Poeti nel limbo (2005)

Poeti contemporanei: Paolo Del Colle

L’esperienza di Paolo Del Colle all’altezza del libro d’esordio, Gemme apicali, è risolvibile entro l’araldica preziosità suggerita dal titolo, che si concretizza nelle scelte lessicali ricercate (stipa, belletta, m’arruga, tedio, scerbato) e in una sintassi giocata su un effetto di straniamento, ancora legato a un’aura classicista, come dimostrano le innumerevoli inversioni e dislocazioni degli elementi frasali (a partire dal verbo, spesso relegato in posizione conclusiva). Ma si veda anche questo esempio, che rende per mezzo di altra strategia il medesimo effetto: «gli avanzi vorticano / sorti dai cumuli sbandati volano, / labile occupazione a tratti, a strappi; / non giunge requie / in cui s’attende, infine, quel che spetta. / Da un compito il dibattersi lamenta / che storni tenace l’inquieto tempo, / dal cui posare si riassesta il macero». Qui è soprattutto la ritmica testuale, imposta dai numerosi sdruccioli, a conferire il senso di un’euforia linguistica quasi dannunziana, benché modernamente sincopata.
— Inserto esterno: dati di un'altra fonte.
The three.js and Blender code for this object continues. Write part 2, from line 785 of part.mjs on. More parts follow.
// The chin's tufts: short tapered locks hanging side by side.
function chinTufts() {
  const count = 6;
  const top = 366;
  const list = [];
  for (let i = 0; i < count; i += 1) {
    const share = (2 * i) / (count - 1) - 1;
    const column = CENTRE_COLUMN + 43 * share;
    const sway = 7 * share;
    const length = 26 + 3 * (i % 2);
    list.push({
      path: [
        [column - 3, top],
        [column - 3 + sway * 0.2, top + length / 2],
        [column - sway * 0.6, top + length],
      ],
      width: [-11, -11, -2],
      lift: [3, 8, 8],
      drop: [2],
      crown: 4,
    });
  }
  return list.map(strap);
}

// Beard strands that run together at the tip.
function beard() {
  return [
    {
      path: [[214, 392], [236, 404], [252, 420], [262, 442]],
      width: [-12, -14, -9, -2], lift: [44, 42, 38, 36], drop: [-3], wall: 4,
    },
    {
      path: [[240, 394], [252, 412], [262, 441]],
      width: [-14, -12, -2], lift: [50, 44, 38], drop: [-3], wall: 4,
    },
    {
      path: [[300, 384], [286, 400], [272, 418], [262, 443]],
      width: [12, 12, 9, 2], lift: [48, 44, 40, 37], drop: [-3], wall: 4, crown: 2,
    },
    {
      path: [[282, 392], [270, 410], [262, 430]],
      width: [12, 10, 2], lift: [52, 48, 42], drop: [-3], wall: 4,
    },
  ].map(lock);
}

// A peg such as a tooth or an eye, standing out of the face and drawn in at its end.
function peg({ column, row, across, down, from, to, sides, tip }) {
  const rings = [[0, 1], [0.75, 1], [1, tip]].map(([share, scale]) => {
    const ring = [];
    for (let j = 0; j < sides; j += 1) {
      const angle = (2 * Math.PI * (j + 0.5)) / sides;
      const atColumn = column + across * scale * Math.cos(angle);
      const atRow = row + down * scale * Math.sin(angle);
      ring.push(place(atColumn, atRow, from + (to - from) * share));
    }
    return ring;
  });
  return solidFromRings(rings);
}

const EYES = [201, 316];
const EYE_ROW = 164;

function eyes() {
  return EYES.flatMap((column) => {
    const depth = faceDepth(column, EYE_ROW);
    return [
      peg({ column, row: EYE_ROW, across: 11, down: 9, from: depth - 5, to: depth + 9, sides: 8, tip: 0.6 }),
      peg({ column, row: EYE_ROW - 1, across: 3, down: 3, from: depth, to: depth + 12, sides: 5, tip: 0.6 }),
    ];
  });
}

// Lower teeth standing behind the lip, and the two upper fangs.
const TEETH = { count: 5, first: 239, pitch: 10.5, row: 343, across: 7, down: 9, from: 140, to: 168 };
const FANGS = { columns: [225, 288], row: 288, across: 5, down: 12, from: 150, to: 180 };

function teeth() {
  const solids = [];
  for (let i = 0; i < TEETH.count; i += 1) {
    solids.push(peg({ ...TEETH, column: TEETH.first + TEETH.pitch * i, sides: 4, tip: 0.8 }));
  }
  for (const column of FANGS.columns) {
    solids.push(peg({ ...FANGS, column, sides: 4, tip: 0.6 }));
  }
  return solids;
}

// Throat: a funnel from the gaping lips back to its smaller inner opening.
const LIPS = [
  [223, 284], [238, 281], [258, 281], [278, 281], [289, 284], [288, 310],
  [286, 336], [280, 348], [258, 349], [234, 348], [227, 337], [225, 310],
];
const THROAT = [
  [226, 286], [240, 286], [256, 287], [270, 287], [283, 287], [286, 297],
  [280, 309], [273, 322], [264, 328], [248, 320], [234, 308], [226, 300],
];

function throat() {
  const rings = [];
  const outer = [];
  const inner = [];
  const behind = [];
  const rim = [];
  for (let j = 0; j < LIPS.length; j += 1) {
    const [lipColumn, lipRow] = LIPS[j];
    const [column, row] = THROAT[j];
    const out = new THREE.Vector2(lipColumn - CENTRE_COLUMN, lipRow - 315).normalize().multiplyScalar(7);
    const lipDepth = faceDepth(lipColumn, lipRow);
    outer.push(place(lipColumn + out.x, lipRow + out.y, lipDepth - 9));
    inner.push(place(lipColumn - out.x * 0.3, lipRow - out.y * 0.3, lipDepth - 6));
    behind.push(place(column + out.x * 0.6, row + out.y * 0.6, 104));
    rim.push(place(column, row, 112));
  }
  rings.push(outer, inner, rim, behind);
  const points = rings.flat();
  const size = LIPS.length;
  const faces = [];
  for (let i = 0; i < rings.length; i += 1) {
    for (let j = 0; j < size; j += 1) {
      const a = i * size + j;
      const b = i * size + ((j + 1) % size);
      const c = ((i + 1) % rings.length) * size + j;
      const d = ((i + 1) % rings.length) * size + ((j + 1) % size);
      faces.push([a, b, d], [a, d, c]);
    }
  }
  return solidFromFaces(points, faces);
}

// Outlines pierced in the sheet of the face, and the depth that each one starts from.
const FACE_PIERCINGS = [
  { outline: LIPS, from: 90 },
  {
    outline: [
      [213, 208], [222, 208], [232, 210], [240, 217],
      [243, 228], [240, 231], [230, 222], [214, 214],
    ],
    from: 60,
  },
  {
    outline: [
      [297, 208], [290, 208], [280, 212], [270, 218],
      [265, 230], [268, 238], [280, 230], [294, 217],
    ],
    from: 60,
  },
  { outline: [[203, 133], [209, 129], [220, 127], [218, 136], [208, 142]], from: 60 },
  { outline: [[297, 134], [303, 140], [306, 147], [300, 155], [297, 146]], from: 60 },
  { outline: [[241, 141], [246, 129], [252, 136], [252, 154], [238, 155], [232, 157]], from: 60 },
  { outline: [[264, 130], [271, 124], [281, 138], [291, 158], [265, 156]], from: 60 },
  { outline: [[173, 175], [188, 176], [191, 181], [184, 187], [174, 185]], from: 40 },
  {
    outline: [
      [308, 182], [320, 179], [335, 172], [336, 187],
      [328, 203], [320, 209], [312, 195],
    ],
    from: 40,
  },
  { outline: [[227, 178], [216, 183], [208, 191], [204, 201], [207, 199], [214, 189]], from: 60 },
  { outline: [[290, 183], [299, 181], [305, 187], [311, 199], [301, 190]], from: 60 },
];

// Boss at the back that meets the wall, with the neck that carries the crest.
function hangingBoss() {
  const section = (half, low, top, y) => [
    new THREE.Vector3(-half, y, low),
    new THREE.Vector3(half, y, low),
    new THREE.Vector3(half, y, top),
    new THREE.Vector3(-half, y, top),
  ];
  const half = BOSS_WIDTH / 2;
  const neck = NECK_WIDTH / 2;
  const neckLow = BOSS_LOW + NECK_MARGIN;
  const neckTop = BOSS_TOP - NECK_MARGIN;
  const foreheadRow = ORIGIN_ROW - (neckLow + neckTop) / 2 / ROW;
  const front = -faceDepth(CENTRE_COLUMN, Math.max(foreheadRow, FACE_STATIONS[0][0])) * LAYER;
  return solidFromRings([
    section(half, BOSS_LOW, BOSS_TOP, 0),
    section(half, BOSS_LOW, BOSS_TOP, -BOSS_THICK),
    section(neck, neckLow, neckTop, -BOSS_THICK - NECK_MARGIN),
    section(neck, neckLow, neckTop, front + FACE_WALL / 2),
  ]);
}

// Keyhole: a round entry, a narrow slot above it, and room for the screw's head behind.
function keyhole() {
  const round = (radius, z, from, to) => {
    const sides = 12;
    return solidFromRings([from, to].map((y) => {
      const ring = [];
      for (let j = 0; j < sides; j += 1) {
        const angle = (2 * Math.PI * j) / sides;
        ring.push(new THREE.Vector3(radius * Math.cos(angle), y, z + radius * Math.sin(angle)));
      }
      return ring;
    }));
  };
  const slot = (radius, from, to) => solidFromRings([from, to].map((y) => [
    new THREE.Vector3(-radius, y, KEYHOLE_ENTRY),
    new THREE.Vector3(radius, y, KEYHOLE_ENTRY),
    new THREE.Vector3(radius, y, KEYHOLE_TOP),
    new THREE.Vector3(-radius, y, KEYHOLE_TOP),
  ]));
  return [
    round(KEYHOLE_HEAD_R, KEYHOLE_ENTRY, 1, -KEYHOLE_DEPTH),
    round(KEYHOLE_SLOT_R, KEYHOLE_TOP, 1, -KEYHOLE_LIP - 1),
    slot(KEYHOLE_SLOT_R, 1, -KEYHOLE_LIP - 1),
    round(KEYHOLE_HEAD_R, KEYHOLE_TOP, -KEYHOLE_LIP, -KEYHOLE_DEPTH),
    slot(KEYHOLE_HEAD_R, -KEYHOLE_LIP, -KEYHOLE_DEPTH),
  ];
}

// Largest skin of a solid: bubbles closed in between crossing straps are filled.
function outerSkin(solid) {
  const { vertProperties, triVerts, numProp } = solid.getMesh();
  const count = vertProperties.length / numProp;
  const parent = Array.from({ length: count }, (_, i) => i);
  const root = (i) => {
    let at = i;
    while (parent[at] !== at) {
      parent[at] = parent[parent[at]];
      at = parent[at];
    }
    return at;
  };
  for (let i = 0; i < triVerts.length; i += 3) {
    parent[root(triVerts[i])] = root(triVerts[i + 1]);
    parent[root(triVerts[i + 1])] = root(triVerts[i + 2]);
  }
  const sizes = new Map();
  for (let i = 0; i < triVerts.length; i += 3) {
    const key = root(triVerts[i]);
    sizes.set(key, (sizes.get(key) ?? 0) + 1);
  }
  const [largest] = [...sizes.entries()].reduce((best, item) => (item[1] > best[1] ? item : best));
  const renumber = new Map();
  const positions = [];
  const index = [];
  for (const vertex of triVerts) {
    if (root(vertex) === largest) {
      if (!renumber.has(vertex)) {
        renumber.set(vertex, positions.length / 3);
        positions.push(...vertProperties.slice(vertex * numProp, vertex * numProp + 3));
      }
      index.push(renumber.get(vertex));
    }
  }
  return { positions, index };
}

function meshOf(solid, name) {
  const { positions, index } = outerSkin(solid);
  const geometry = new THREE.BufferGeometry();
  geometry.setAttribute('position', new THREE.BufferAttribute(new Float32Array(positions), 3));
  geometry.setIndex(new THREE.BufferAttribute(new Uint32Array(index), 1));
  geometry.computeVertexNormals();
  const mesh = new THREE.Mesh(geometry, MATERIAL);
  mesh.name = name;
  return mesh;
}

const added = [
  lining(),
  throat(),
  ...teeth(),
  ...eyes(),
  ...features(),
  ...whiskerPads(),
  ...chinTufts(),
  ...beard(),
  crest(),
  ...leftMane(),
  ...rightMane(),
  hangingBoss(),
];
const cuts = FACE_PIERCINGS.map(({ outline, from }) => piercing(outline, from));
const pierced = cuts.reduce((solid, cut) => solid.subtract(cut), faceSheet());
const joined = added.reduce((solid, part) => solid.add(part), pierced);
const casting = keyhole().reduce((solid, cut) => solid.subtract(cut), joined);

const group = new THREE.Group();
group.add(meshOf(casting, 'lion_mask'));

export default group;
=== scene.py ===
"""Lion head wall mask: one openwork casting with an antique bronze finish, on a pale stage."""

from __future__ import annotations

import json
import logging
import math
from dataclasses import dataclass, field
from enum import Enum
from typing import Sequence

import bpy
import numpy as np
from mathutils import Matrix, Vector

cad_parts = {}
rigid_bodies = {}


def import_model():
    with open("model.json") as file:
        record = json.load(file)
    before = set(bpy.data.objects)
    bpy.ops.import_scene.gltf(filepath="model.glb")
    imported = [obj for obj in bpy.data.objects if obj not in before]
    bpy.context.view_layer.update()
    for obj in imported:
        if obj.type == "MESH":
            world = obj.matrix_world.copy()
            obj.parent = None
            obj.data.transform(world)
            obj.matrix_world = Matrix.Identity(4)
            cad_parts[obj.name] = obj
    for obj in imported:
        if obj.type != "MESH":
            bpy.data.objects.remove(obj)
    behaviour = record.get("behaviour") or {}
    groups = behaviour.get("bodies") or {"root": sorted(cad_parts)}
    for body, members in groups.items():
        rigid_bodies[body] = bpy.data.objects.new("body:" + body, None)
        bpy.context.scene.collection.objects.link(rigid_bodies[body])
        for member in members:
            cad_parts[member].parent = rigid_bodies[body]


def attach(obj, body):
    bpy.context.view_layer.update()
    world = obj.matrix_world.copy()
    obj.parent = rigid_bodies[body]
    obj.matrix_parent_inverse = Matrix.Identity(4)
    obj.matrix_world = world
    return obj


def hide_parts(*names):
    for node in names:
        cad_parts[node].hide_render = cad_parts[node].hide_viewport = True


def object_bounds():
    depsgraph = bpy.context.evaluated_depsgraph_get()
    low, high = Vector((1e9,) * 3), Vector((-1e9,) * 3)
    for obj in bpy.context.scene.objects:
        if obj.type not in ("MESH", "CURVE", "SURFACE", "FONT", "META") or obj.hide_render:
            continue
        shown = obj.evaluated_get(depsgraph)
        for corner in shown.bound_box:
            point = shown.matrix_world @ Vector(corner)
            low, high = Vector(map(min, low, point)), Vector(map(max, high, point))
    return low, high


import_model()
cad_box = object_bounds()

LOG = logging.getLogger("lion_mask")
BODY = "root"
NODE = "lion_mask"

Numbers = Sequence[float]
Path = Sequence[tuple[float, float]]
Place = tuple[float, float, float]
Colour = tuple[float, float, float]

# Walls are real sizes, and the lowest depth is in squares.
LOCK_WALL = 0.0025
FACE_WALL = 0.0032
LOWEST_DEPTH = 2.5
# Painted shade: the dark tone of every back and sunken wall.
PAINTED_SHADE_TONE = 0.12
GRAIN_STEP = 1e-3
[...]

L’apporto originale dei testi inediti pubblicati sul Secondo quaderno italiano è difficile da valutare, se ci si concentra, sulla scorta del titolo, sulle poesie più brevi che seguono una scelta antologica da Gemme apicali. Del resto, Stefano Dal Bianco, in una pur rapida recensione, evidenziava come nella «scrittura “astratta e invariabile”» di Del Colle si attuasse «una sorta di implosione derivante dal cozzo fra le opposte esigenze dell’ellissi e dell’affabulazione», che di certo non aiuta il lettore a cogliere il nucleo concettuale e figurativo di questa poesia. Piuttosto, la novità patente è rappresentata dal testo introduttivo, Novembre, non foss’altro che per la lunghezza del testo, che occupa da solo più di sei pagine. La scommessa sembra, qui, rivolta a una poesia che superi il frammentismo e la densità lirica esasperata del Novecento, senza confondersi con la prosa e senza perdere in concentrazione, come il tenore raziocinante che compenetra le descrizioni del paesaggio (non senza appoggiarsi alla voce di un attante che irrompe sulla scena con una composta ma autorevole riflessione). A garantire la tenuta poetica, a livello testuale, sono ancora le movenze sintattiche («Per tanto che cambia / simile rinnova un pensiero d’intento / la via trovata dalle foglie alle radici. / Alcune il vento risolleva / e tanto alto giungono di nuovo / che non sai da quanto manchino alla pianta; / con un rapido fremito poi / all’avvenuta caduta ridanno vita»), che comportano talvolta, e involontariamente, esiti al limiti della parodia («pochi passi porto al camminar che avanza»).

E su questo aspetto sembra aver maggiormente lavorato l’autore, a giudicare dai risultati di Mare o monti, opera scritta a quattro mani con Edoardo Albinati e presentata, anche provocatoriamente, come un unico testo di circa ottocento versi all’interno del quale nessun brano è riconducibile a una certa paternità (e forse la vera impresa tentata è ferire al cuore il lirismo della poesia contemporanea). Il notevole amalgama raggiunto con la scrittura di quest’ultimo (riconosciuto narratore, dalla prosa a tratti caratterizzata da un passo aforistico) sembrano aver mutato sensibilmente l’orientamento di Del Colle nei confronti della prosa, non più avvertita come completamente altra rispetto alla scrittura in versi.